The harder decisions are the opportunities that look good on paper. The job with the impressive title. The career that others admire. The opportunity with great pay and clear stability. The path that seems logical to everyone around you.

These are the decisions that require more than logic. They require self-awareness, or introspection.

As you've spent time exploring, you've likely learned more than just what interests you. You've learned what kind of work gives you energy. You've discovered environments where you feel engaged, people you enjoy working alongside, and problems you genuinely want to solve.

Without them, it's easy to mistake an attractive opportunity for the right opportunity. Success and alignment are not always the same thing. An opportunity can bring status without fulfillment. It can offer security while leaving little room to grow. It can move you quickly toward a destination you've quietly realized you no longer want to reach.

That realization can feel uncomfortable. We often feel pressure to continue because we've already invested time into a path. Maybe you've spent years preparing for a particular career. Maybe people expect you to follow a certain direction. Maybe you've worked hard enough that changing course feels like starting over.

Changing your mind after learning something new isn't failure. One of the purposes of exploration is to help you recognize when an opportunity fits your life and when it simply looks impressive from the outside.

Every yes comes with a cost. Every commitment asks for your time, your energy, your attention, and your focus. Those are limited resources. Once they're invested somewhere, they can't be invested somewhere else.

That means every yes is also a no to something else.
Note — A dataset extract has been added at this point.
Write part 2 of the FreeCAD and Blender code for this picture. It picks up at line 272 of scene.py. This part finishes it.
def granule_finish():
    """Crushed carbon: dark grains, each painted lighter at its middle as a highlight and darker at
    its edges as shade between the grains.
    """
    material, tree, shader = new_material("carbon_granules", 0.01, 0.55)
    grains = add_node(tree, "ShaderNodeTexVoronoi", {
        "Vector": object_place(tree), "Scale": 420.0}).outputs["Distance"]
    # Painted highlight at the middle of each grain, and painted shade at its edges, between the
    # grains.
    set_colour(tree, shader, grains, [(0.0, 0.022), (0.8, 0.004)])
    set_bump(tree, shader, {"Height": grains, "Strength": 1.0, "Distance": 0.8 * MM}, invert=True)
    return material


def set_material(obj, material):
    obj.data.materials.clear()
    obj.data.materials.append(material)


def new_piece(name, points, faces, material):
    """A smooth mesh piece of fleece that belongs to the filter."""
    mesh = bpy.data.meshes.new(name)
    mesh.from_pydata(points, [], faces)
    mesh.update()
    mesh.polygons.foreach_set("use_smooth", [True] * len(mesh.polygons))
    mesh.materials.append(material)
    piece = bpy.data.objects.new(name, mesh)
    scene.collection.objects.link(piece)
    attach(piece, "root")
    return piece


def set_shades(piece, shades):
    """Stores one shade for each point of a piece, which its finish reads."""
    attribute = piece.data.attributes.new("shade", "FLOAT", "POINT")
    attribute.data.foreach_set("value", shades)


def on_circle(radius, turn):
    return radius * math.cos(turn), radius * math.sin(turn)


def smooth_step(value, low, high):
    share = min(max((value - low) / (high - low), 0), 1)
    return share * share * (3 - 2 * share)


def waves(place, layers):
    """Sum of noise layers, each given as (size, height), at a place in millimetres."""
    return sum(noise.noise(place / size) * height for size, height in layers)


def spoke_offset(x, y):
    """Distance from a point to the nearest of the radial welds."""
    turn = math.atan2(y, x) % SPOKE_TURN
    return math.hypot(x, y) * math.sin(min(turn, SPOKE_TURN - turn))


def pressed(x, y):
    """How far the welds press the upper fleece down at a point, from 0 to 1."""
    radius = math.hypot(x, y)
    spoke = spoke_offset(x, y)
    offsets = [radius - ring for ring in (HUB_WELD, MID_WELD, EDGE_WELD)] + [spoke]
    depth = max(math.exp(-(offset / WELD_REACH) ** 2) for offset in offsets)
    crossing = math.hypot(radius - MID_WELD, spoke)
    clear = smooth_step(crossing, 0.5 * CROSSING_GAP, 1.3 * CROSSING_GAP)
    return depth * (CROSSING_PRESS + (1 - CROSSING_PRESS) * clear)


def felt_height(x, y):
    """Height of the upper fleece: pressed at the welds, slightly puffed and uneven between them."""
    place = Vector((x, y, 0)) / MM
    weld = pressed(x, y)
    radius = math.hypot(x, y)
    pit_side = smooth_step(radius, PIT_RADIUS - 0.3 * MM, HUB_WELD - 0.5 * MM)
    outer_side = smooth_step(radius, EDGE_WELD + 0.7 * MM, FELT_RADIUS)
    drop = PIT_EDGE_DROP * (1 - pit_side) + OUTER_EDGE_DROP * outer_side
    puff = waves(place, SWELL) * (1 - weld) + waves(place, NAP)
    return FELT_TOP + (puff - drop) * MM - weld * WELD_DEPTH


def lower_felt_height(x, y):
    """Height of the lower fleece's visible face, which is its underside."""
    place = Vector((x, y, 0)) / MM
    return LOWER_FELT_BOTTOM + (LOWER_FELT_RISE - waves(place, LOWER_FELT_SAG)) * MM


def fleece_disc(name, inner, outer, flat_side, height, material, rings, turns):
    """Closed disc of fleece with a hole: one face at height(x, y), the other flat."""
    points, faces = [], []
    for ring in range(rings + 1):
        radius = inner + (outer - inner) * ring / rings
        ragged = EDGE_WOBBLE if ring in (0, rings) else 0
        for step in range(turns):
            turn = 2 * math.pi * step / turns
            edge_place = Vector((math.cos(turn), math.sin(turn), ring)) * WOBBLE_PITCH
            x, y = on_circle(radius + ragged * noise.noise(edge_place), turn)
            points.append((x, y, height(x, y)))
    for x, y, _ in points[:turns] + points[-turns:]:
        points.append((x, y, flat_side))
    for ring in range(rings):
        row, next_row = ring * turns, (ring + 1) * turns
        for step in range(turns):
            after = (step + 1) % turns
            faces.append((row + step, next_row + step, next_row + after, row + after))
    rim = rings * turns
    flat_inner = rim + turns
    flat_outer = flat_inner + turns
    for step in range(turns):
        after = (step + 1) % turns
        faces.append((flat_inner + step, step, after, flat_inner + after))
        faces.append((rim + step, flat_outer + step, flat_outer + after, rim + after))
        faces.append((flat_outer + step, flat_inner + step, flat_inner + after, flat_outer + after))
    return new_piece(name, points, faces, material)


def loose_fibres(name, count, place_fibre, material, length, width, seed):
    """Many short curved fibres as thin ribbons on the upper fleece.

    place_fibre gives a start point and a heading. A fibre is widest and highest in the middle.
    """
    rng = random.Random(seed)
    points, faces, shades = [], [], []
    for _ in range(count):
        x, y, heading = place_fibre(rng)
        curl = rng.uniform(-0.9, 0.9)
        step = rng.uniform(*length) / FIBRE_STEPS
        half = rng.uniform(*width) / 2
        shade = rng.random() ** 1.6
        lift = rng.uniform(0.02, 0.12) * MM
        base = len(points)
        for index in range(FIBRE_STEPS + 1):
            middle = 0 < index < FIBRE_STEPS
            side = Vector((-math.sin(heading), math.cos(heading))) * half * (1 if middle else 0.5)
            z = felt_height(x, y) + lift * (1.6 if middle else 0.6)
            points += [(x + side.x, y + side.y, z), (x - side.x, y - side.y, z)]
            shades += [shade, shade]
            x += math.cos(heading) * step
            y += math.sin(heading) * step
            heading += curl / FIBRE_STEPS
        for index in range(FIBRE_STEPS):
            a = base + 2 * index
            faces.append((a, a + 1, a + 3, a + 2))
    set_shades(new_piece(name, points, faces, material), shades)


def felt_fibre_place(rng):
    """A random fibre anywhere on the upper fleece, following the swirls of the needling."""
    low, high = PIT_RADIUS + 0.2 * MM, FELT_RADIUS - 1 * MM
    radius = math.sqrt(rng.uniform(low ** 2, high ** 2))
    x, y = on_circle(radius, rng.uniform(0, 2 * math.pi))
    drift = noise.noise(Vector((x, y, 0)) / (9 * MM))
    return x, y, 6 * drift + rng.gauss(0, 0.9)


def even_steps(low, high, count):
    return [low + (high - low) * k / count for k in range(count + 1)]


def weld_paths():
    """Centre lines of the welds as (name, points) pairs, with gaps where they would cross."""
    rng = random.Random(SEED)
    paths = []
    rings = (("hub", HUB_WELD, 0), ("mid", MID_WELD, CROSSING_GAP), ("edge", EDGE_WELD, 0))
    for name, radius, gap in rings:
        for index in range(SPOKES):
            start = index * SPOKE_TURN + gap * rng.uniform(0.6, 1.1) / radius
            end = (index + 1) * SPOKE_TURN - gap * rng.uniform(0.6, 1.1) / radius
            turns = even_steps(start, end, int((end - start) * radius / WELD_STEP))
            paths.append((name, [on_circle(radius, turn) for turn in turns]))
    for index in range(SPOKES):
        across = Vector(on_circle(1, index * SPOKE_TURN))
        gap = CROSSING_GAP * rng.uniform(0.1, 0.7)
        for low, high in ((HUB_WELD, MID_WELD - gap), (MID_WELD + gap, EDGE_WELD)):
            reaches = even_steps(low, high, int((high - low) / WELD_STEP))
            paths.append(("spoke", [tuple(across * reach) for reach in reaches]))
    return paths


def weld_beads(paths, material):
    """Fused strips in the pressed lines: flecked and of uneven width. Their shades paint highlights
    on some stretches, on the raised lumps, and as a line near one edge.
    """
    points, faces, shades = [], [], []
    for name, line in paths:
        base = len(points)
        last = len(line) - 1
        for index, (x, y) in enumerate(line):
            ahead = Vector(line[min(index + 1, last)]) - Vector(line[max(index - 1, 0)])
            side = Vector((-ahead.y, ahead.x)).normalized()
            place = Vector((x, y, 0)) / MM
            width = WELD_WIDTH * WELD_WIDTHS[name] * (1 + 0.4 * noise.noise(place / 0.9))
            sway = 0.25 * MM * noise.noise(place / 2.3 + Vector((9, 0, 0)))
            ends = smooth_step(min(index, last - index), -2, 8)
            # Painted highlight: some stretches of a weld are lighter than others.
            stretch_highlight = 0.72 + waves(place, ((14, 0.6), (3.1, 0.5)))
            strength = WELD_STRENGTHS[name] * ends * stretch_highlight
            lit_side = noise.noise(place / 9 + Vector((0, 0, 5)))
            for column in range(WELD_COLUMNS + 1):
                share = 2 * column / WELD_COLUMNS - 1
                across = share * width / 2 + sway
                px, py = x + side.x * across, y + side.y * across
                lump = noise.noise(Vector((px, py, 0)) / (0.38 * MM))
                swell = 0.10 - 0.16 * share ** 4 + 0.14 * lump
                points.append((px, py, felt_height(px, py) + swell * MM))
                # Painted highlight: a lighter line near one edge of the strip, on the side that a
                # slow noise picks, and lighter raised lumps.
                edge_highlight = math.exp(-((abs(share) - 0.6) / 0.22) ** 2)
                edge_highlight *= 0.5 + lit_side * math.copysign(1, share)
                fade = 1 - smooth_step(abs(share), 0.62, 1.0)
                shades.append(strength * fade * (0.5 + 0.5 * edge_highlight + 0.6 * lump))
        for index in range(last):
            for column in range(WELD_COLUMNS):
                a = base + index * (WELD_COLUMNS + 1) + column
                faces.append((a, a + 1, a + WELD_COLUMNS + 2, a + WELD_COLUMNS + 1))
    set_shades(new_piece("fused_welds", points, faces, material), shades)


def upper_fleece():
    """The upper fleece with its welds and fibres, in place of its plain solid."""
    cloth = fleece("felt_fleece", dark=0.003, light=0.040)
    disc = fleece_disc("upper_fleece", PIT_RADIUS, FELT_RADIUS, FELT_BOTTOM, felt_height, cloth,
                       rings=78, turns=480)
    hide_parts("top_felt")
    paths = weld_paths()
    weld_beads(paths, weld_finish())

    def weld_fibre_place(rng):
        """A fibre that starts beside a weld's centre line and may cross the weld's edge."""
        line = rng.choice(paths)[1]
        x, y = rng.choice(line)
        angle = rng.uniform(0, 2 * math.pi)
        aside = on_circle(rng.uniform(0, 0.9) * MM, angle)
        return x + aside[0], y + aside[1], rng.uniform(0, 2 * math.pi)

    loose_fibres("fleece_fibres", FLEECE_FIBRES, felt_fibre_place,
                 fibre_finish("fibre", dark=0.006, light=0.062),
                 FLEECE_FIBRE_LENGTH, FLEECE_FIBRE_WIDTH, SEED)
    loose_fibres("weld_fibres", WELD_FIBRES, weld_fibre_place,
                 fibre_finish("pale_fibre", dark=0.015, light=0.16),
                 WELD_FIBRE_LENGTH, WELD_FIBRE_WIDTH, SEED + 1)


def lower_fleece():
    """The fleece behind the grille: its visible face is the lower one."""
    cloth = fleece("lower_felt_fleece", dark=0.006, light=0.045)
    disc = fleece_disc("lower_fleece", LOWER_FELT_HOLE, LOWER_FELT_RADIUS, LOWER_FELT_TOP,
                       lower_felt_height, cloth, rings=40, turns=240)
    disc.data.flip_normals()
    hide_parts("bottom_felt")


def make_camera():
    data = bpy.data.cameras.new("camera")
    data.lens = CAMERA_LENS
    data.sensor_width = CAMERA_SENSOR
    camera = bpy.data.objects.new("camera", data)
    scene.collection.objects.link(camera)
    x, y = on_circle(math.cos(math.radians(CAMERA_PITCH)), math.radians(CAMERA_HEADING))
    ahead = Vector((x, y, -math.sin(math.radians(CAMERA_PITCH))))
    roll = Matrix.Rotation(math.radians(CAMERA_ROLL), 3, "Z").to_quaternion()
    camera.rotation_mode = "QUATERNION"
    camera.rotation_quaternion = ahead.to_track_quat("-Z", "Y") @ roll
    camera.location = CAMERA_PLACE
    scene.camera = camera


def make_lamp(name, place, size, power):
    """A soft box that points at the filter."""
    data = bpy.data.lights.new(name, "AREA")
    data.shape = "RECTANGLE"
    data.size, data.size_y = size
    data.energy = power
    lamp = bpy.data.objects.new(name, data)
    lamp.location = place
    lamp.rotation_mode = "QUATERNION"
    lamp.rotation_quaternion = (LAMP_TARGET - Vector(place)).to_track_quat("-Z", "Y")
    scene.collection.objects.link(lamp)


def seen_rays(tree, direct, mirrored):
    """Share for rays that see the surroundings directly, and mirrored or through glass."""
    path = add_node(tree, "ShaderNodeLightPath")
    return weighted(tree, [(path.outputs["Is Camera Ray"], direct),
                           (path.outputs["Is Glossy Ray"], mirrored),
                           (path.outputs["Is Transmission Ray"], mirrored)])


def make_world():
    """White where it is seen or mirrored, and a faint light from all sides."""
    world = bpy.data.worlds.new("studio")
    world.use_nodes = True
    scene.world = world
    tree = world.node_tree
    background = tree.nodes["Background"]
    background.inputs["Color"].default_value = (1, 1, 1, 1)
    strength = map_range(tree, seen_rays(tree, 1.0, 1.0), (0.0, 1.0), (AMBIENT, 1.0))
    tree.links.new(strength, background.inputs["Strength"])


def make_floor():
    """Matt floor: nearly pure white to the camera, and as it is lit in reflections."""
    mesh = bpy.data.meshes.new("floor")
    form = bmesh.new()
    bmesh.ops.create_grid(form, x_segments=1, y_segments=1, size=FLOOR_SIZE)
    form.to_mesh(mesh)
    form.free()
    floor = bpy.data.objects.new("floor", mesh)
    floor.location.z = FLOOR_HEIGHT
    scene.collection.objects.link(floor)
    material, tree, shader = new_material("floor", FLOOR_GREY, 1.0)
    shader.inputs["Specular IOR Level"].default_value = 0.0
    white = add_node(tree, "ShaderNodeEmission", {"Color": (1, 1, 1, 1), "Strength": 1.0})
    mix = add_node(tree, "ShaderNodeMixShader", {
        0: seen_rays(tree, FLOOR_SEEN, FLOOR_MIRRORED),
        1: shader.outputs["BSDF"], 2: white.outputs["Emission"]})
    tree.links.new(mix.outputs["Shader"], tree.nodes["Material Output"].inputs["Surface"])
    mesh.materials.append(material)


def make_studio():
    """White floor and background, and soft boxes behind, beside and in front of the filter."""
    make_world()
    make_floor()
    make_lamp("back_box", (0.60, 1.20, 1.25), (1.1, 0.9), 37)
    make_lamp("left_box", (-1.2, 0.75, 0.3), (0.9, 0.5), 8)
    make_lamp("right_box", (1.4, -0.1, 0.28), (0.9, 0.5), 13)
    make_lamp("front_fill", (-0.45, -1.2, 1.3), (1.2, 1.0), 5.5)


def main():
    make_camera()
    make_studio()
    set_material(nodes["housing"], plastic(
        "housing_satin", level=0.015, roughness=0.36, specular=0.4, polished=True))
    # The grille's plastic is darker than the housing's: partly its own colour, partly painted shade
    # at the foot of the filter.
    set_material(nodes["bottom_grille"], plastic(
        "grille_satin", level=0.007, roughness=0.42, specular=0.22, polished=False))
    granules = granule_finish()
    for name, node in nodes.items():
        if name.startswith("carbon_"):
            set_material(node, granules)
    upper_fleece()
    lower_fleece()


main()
Saying yes to a career that doesn't align may mean saying no to work that gives you purpose. Saying yes to a path that feels expected may mean saying no to one that genuinely excites you. Saying yes because you're afraid to disappoint others may mean saying no to becoming the person you're capable of becoming.

This is where adaptability becomes one of your greatest strengths. Adaptability isn't constantly changing directions whenever something gets difficult. It's being willing to adjust when new information reveals a better path.
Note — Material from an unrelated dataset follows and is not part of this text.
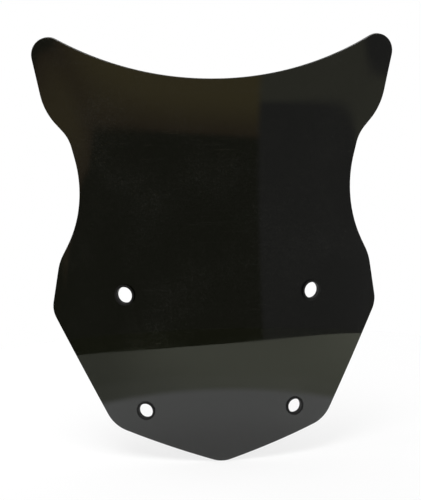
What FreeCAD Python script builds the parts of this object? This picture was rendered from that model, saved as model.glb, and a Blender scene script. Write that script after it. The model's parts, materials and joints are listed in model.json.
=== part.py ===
import FreeCAD, Part
import math
import os
import Sketcher

# Smoked windscreen of a touring motorcycle: one curved acrylic sheet, with a thin-lipped rubber
# grommet lining each of its four fixing holes.
#
# Frame, in millimetres: +Z runs up the straight centre line of the sheet, from the lower tip at
# Z = 0 to the two horns. The convex outer face looks along -Y, towards the road ahead, and Y = 0
# is midway through the depth of the curve. X = 0 is the plane of symmetry. Left and right are
# those of someone who stands in front of the motorcycle and looks at the screen: left is -X.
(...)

It means holding your plans with confidence, but not with rigidity. It means recognizing that growth may require you to release opportunities that once made sense but no longer reflect who you're becoming.

Some of the most important decisions you'll make will never appear on a resume.

There will be the internships you declined, careers you choose not to pursue, expectations you decide not to carry, and opportunities you will leave behind so you could create space for something more aligned.

Your future is shaped by what you choose to pursue and it is equally shaped by what you choose to leave behind.

 


 

Reflection Questions of the Week

 

  • Is there an opportunity you're holding onto because it truly fits you, or because it simply looks good on paper?
  • What does a meaningful career look like to you beyond salary, status, or prestige?
  • What are you saying "yes" to right now, and what might that "yes" be costing you?